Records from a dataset
-------------------------

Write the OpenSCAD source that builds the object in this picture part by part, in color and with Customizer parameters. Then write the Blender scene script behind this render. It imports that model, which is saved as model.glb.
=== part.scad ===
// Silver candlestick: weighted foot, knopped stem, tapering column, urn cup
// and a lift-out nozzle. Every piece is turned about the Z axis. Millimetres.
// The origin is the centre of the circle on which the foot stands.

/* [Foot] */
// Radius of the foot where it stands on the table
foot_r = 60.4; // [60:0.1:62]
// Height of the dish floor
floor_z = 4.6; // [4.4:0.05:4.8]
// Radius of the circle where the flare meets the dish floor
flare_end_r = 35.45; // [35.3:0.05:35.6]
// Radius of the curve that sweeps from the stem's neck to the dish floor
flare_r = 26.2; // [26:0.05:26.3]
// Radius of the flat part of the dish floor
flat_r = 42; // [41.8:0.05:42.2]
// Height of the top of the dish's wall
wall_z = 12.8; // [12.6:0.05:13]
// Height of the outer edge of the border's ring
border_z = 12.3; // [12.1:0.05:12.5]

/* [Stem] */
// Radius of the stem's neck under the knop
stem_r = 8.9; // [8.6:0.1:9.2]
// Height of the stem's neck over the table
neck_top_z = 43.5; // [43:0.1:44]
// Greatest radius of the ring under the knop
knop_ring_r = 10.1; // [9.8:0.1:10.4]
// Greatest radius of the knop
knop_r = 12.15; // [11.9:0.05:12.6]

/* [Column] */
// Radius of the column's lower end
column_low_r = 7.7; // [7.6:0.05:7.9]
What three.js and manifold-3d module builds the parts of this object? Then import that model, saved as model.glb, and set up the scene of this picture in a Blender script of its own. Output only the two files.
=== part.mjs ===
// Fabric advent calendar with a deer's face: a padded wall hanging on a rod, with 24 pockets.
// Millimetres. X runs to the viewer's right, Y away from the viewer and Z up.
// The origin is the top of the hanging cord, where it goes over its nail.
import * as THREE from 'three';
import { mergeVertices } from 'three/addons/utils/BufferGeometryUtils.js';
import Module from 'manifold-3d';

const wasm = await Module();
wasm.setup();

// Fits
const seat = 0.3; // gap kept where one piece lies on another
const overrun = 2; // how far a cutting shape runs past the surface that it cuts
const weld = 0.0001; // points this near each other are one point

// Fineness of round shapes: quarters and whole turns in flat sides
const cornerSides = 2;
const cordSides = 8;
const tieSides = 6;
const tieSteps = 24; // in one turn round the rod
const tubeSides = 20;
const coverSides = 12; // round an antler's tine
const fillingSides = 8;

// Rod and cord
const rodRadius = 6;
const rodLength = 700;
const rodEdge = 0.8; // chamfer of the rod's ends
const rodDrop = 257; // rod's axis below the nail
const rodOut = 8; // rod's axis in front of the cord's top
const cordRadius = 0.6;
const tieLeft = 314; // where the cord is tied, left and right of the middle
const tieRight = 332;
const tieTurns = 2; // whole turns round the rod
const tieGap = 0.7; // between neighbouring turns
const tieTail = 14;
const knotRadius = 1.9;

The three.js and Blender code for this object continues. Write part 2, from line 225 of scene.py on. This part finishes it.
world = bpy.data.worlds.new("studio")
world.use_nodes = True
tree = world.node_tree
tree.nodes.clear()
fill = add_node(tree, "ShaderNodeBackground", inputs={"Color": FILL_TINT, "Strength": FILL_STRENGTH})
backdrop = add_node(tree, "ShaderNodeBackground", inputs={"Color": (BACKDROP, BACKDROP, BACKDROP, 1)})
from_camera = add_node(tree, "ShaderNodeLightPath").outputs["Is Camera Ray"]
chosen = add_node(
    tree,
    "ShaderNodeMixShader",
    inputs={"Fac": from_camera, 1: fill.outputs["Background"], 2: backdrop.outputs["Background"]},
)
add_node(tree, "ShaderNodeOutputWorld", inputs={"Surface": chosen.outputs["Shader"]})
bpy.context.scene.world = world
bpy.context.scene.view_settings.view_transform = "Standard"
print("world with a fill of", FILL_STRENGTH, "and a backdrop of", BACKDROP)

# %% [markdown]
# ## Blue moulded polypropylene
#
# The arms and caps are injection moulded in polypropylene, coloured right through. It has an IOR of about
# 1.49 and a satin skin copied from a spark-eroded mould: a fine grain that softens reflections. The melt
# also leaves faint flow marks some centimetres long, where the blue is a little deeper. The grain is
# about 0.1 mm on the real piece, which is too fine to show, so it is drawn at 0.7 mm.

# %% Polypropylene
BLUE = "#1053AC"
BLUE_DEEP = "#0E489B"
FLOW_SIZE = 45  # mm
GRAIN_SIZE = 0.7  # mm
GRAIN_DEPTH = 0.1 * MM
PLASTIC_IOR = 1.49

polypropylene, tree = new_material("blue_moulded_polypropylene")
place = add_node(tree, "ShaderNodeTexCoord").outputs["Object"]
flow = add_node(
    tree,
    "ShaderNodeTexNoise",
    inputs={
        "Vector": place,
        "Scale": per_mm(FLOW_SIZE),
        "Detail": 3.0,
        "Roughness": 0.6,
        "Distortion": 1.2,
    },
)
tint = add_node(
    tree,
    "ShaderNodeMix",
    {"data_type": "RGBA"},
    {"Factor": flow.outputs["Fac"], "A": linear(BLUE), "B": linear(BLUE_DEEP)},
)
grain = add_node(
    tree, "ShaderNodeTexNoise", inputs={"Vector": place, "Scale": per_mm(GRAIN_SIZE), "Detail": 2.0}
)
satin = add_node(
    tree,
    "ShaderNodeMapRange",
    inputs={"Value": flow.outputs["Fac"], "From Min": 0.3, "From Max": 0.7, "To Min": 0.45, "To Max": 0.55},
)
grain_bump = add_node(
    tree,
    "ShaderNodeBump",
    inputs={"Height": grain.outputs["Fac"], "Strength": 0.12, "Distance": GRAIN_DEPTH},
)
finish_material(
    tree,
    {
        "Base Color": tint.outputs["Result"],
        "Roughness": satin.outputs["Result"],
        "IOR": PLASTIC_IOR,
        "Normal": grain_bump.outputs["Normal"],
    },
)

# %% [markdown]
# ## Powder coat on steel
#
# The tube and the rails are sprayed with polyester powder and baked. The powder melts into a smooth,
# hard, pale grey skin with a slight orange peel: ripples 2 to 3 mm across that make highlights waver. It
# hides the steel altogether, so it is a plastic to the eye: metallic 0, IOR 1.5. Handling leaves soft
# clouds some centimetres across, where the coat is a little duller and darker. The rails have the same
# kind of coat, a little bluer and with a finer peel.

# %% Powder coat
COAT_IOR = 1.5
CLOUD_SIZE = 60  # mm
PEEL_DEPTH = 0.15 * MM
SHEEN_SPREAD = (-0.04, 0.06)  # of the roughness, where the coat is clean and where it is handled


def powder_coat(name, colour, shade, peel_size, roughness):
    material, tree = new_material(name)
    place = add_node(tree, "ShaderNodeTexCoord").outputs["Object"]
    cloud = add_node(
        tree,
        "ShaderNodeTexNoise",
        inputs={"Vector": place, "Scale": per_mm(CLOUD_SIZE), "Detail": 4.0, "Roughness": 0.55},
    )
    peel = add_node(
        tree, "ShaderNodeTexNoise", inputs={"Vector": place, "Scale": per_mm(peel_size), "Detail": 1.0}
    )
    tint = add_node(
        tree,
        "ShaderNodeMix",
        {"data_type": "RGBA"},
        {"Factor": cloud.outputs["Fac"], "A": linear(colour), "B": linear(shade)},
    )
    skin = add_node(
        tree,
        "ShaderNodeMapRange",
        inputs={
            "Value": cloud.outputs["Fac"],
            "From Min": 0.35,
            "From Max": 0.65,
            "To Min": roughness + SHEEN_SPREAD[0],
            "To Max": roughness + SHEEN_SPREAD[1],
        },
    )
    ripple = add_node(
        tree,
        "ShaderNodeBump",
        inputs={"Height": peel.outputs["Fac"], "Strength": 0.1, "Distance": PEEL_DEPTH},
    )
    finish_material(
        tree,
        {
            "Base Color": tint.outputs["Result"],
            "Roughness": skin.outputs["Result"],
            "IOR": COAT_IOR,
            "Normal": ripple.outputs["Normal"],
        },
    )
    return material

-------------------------

Extract from the listing above the lines between the line containing "What three.js and" and the line containing "const fillingSides = 8;", keeping both of those lines. Output nothing else.

What three.js and manifold-3d module builds the parts of this object? Then import that model, saved as model.glb, and set up the scene of this picture in a Blender script of its own. Output only the two files.
=== part.mjs ===
// Fabric advent calendar with a deer's face: a padded wall hanging on a rod, with 24 pockets.
// Millimetres. X runs to the viewer's right, Y away from the viewer and Z up.
// The origin is the top of the hanging cord, where it goes over its nail.
import * as THREE from 'three';
import { mergeVertices } from 'three/addons/utils/BufferGeometryUtils.js';
import Module from 'manifold-3d';

const wasm = await Module();
wasm.setup();

// Fits
const seat = 0.3; // gap kept where one piece lies on another
const overrun = 2; // how far a cutting shape runs past the surface that it cuts
const weld = 0.0001; // points this near each other are one point

// Fineness of round shapes: quarters and whole turns in flat sides
const cornerSides = 2;
const cordSides = 8;
const tieSides = 6;
const tieSteps = 24; // in one turn round the rod
const tubeSides = 20;
const coverSides = 12; // round an antler's tine
const fillingSides = 8;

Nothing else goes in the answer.